The majority of our memory is used to remember time sequences. These are stored using ‘Sparse Distributed Representations‘, massive bitsets where the bits have semantic meaning and very few of them are ‘on’ in any given sample.
All regions of the neocortex handle both sensory input and produce motor actions, i.e. output. The neocortex is also able to focus attention, ignoring much of the input when one task is deemed crucial. This is one principle that is not well understood at the moment.
Unlike simplified simulations in software neural networks, real neurons have thousands to tens of thousands of dendrites, each of which is actually doing processing, not just passing simple signals along.
Applications of Neorcortex Simulation to Machine Intelligence
Some of the potential applications of using neocortex principles in computing:
Anomaly detection in data streams: models are be created in flow (not batch), learning continuously and constantly creating outputs.
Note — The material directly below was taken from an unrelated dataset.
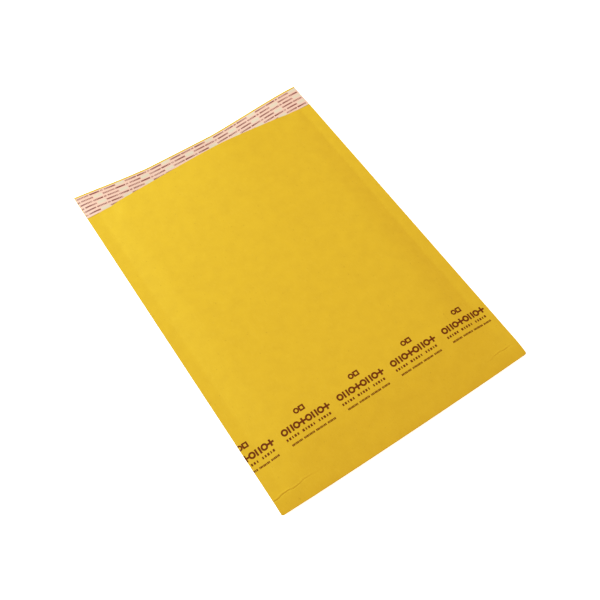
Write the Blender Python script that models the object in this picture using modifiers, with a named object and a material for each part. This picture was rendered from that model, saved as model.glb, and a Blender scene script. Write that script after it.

“Threshold detection is awful.” says Jeff. Many unusual patterns don’t trip thresholds chosen by humans. He showed two great (real) examples where threshold detection would have been useless. Both were appeared like continuous sinusoidal signals, one of which had an anomaly where the zenith had a diminished amplitude for a period of time, and another which had an increased frequency.
Jeff and his team have built ‘Grok‘ to monitor AWS systems and report on anomalies within them.
They have open sourced a lot of their work as the NuPIC, the Numenta Platform for Intelligent Computing, at numenta.org. He warned that there is a steep learning curve to understanding and making use of the Cortical Learning Algorithm they have designed, but that it is very interesting for those who make the journey.
Another application Jeff demonstrated is the creation of sparse distributed representations by unsupervised machine learning, which they used to model language and then make predictions about how new words might be related to previously learnt ones. He showed two great examples, one where the intelligence was able to predict what a fox might eat based on knowledge it had about other animals, and one where they performed mathematical operations on the word representations to discover that, after removing the word “fruit” from “apple”, the words most closely related to the result were “computer” and other words related to Apple Inc products, such as “macintosh”.
The Future of Machine Intelligence
Because signals in the brain are relatively slow and the size of our brains is limited by our biology, Jeff believes we should be able to build software brains that are much bigger and much faster than human brains.
He finished off by asking the question: “Why create intelligent machines?” and offered two answers:
- Live better (by using machine intelligence to solve global problems)
- Learn more (by using machine intelligence to research the universe)
The slides from Jeff’s talk are available on the YOW! website. You can also watch an older version of Jeff’s talk from StrangeLoop 2012 on InfoQ. He has added some stuff to the talk since then, so definitely go and see him speak if you get a chance.
Image credits: ‘Light of ideas‘ by Saad Faruque
I’m glad this is the sort of consensus people are coming to w.r.t. machine learning. I haven’t gone through the material yet but for me the end goal is a distributed, fault tolerant, social (or maybe “selfish”) machine learning. To see a really trivial example, look at RIP (http://en.wikipedia.org/wiki/Routing_Information_Protocol)
The idea being that each node is selfish, each node does a simple not-very-smart thing, and eventually, all nodes converge on a solution together. The difficulty with algorithms like this is proving dominance and convergence. i.e. showing that the algorithm cannot be “gamed” so as to force the world not to converge, and that the algorithm does in fact, eventually, converge on the right solution. What this means is that the algorithm is actually implemented as a *protocol*. I think it’s really valuable having design patterns like this.